Let’s start at the very beginning. Before the 1990s, if we wanted to translate a text, we had to consult professional translators trained to use dictionaries and choose the right words. Indeed, since a word often has different meanings, we would have to use the context to find the right one.

This was a time-consuming job. So machine translation was introduced. Getting a quick and cheap translation was the motto, but the result was often very poor.

Which is why the typical word-for-word translation technique was abandoned. Machine translation became a combination of pure machine translation and human translations. Google Translate’s database, for example, is filled with translations that have been produced by humans. Take away the human contribution, and it becomes a totally useless tool.

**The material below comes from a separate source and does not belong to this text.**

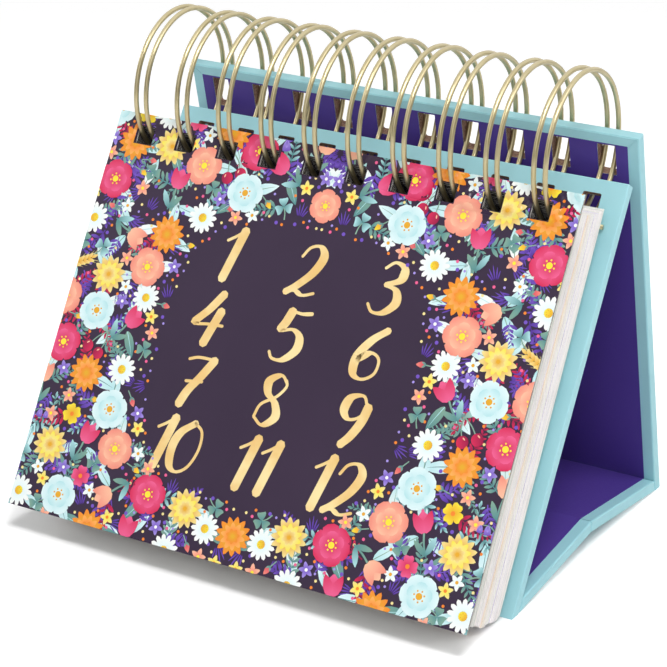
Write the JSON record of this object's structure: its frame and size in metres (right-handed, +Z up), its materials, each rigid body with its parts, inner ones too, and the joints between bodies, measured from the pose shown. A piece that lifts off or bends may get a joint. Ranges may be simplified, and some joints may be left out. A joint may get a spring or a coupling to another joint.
{
  "type": "desk calendar",
  "caption": "Perpetual flip calendar: punched page block and card cover hung on twin-loop wire over a folding hard-case easel.",
  "frame": {"origin": "centre of the bottom of the box, on the table between the front and back boards", "axes": "+X along the width, towards the right as seen from the front; -Y out of the cover; +Z up"},
  "size_m": [0.1336, 0.1136, 0.1253],
  "materials": {
    "turquoise_wrap": "satin",
    "purple_lining": "matte",
    "greyboard": "matte",
    "champagne_gold_wire": "gloss",
    "aubergine_card": "gloss",
    "page_paper": "matte"
  },
  "bodies": {
    "front_board": {"front_board_wrap": "turquoise_wrap", "front_board_core": "greyboard", "front_board_lining": "purple_lining", "twin_loop_wire": "champagne_gold_wire"},
    "base_front": {"base_front_wrap": "turquoise_wrap", "base_front_core": "greyboard", "base_front_lining": "purple_lining"},
    "base_rear": {"base_rear_wrap": "turquoise_wrap", "base_rear_core": "greyboard", "base_rear_lining": "purple_lining"},
    "back_board": {"back_board_wrap": "turquoise_wrap", "back_board_core": "greyboard", "back_board_lining": "purple_lining"},
    "pages_fourth_quarter": {"month_pack_10": "page_paper", "month_pack_11": "page_paper", "month_pack_12": "page_paper"},
    "pages_third_quarter": {"month_pack_07": "page_paper", "month_pack_08": "page_paper", "month_pack_09": "page_paper"},
    "pages_second_quarter": {"month_pack_04": "page_paper", "month_pack_05": "page_paper", "month_pack_06": "page_paper"},
    "pages_first_quarter": {"month_pack_01": "page_paper", "month_pack_02": "page_paper", "month_pack_03": "page_paper"},
    "leading_leaf": {"leading_leaf": "page_paper"},
    "front_cover": {"front_cover": "aubergine_card"}
  },
  "joints": [
    {"name": "easel_fold", "type": "hinge", "parent": "front_board", "child": "base_front", "pos_m": [0, -0.02565, 0.0034], "axis": [1, 0, 0], "range_deg": [0, 15]},
    {"name": "base_crease", "type": "hinge", "parent": "base_front", "child": "base_rear", "pos_m": [0, 0.01266, 0.0049], "axis": [-1, 0, 0], "range_deg": [0, 36.1]},
    {"name": "rear_hinge", "type": "hinge", "parent": "base_rear", "child": "back_board", "pos_m": [0, 0.05265, 0.00326], "axis": [1, 0, 0], "range_deg": [0, 19.8]},
    {"name": "fourth_quarter_flip", "type": "hinge", "parent": "front_board", "child": "pages_fourth_quarter", "pos_m": [0, 0.01359, 0.10471], "axis": [-1, 0, 0], "range_deg": [0, 180]},
    {"name": "third_quarter_flip", "type": "hinge", "parent": "pages_fourth_quarter", "child": "pages_third_quarter", "pos_m": [0, 0.01359, 0.10471], "axis": [-1, 0, 0], "range_deg": [0, 180]},
    {"name": "second_quarter_flip", "type": "hinge", "parent": "pages_third_quarter", "child": "pages_second_quarter", "pos_m": [0, 0.01359, 0.10471], "axis": [-1, 0, 0], "range_deg": [0, 180]},
    {"name": "first_quarter_flip", "type": "hinge", "parent": "pages_second_quarter", "child": "pages_first_quarter", "pos_m": [0, 0.01359, 0.10471], "axis": [-1, 0, 0], "range_deg": [0, 180]},
    {"name": "leading_leaf_flip", "type": "hinge", "parent": "pages_first_quarter", "child": "leading_leaf", "pos_m": [0, 0.01359, 0.10471], "axis": [-1, 0, 0], "range_deg": [0, 180]},
    {"name": "cover_flip", "type": "hinge", "parent": "leading_leaf", "child": "front_cover", "pos_m": [0, 0.01359, 0.10471], "axis": [-1, 0, 0], "range_deg": [0, 180]}
  ],
  "couplings": [
    {"joint": "base_crease", "follows": "easel_fold", "ratio": 2.4},
    {"joint": "rear_hinge", "follows": "easel_fold", "ratio": 1.3167}
  ]
}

However, it is not because human translations are used in machine translation that machine translation suddenly becomes a valid alternative to pure human translation.

Post-editing

Translation agencies that use machine translation often talk about post-editing: the work of translators who correct the machine translation and receive at best, half their normal translation rate. What these agencies do not mention, is that such translations are of poor quality even after the correction. The translators in question, who are often not professional translators and only hired for their knowledge of a language, are always coerced into a specific style by the machine translation: the machine’s style. Their task mainly consists of correcting language errors. If they were to translate the text from scratch, the translation would look a whole lot different.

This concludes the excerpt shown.